§ RECORDED DATA:
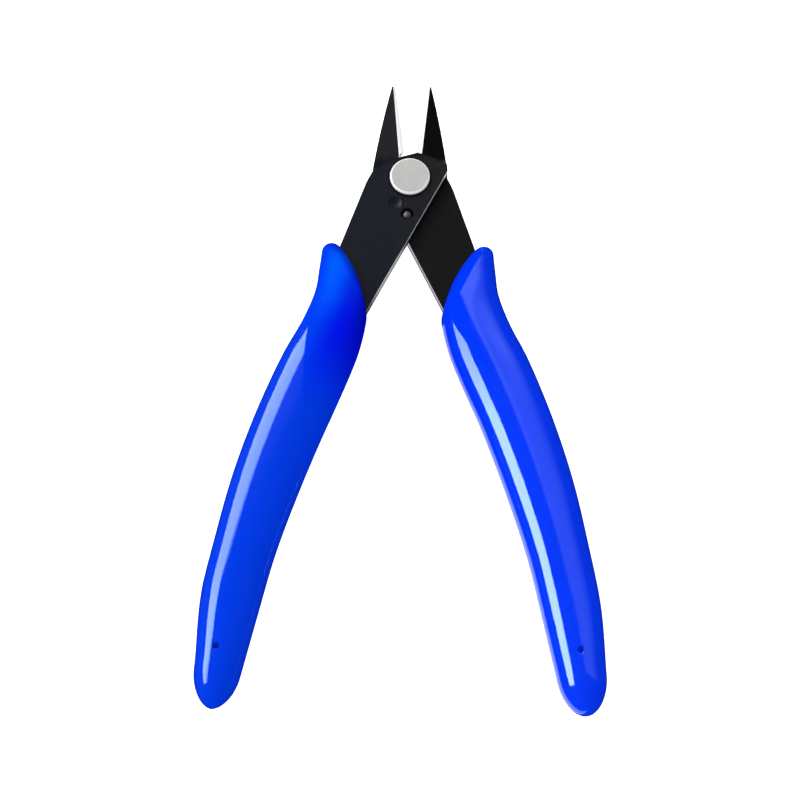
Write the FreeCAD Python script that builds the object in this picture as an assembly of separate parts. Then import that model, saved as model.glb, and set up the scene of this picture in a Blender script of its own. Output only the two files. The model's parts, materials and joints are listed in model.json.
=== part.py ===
"""Flush cutter: two lapped steel halves on a rivet, a hidden return spring and two dipped grips.

Frame: +Z along the pivot towards the rivet head, +Y towards the jaws, +X to the right,
millimetres. The origin is the middle of the open tool: on its centre line, at the plane where
the plates lap, half way along its length. Everything is drawn about the pivot axis instead, and
is moved by PIVOT_Y at the end. Each half is drawn with the cutter closed, with its cutting edge
on x = 0, and is then turned by HALF_ANGLE to the open rest position. The front half runs from
the left grip to the right jaw, and the rear half is its mirror image in plan, one plate
thickness lower.
"""
import FreeCAD, Part
import os
from math import acos, atan2, cos, degrees, hypot, radians, sin, tan

V = FreeCAD.Vector

# ---- Driving dimensions, mm and degrees ----
PLATE_T = 2.5            # thickness of each stamped plate
LAP_GAP = 0.02           # from the lap plane to either plate
HALF_ANGLE = 9.5         # each half stands this far open at rest
CLEARANCE = 0.05         # between parts that turn on each other
PIVOT_Y = 45.33          # the pivot axis stands this far towards the jaws from mid-length

RIVET_HEAD_R = 3.9
RIVET_HEAD_T = 0.78
RIVET_HEAD_CHAMFER = 0.35
RIVET_SHANK_R = 2.5
RIVET_TAIL_R = 3.0       # peened into a countersink, flush with the rear plate
RIVET_TAIL_T = 0.9
RIVET_END_PLAY = 0.03

FLUSH_ANGLE = 21.0       # the cutting plane against the plates
FLUSH_START_Y = 3.1      # where that plane leaves the underside of the rear plate
TIP_Y = 19.2
TIP_W = 0.7
TIP_T = 0.95             # height of the jaw at its tip
ROOT_Y = 5.4
ROOT_T = 2.8             # height of the jaw at ROOT_Y
EDGE_GAP = 0.015         # from the cutting edge to x = 0 when closed
BEVEL_RATIO = 0.47       # sideways lean of the ground bevel per unit of height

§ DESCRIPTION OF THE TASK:
Include the first line, the line containing "two dipped grips.", and every line between them, copied exactly from the material above; output no other line.

§ RESPONSE:
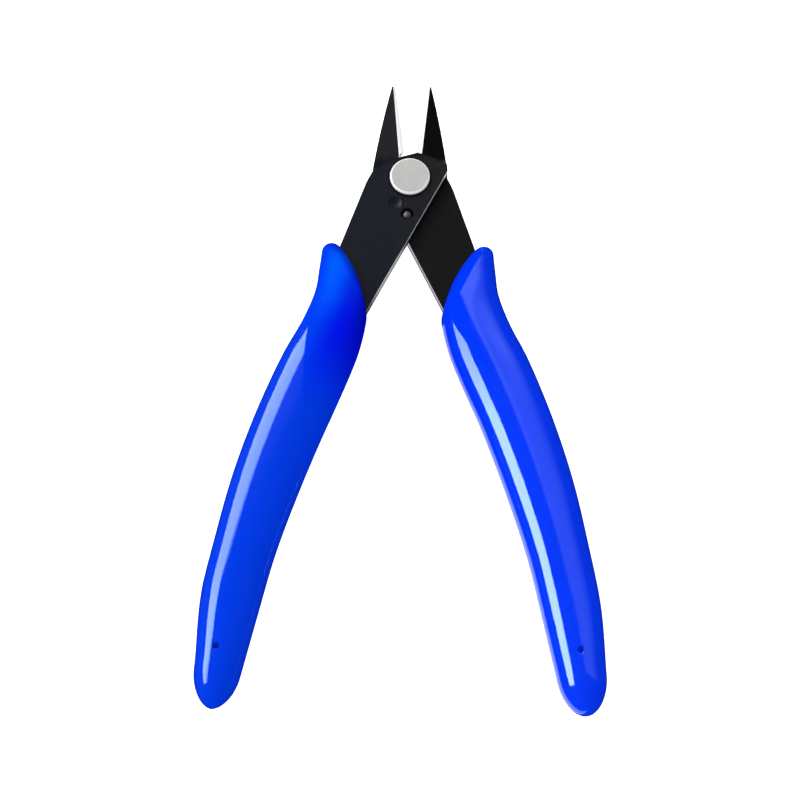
Write the FreeCAD Python script that builds the object in this picture as an assembly of separate parts. Then import that model, saved as model.glb, and set up the scene of this picture in a Blender script of its own. Output only the two files. The model's parts, materials and joints are listed in model.json.
=== part.py ===
"""Flush cutter: two lapped steel halves on a rivet, a hidden return spring and two dipped grips.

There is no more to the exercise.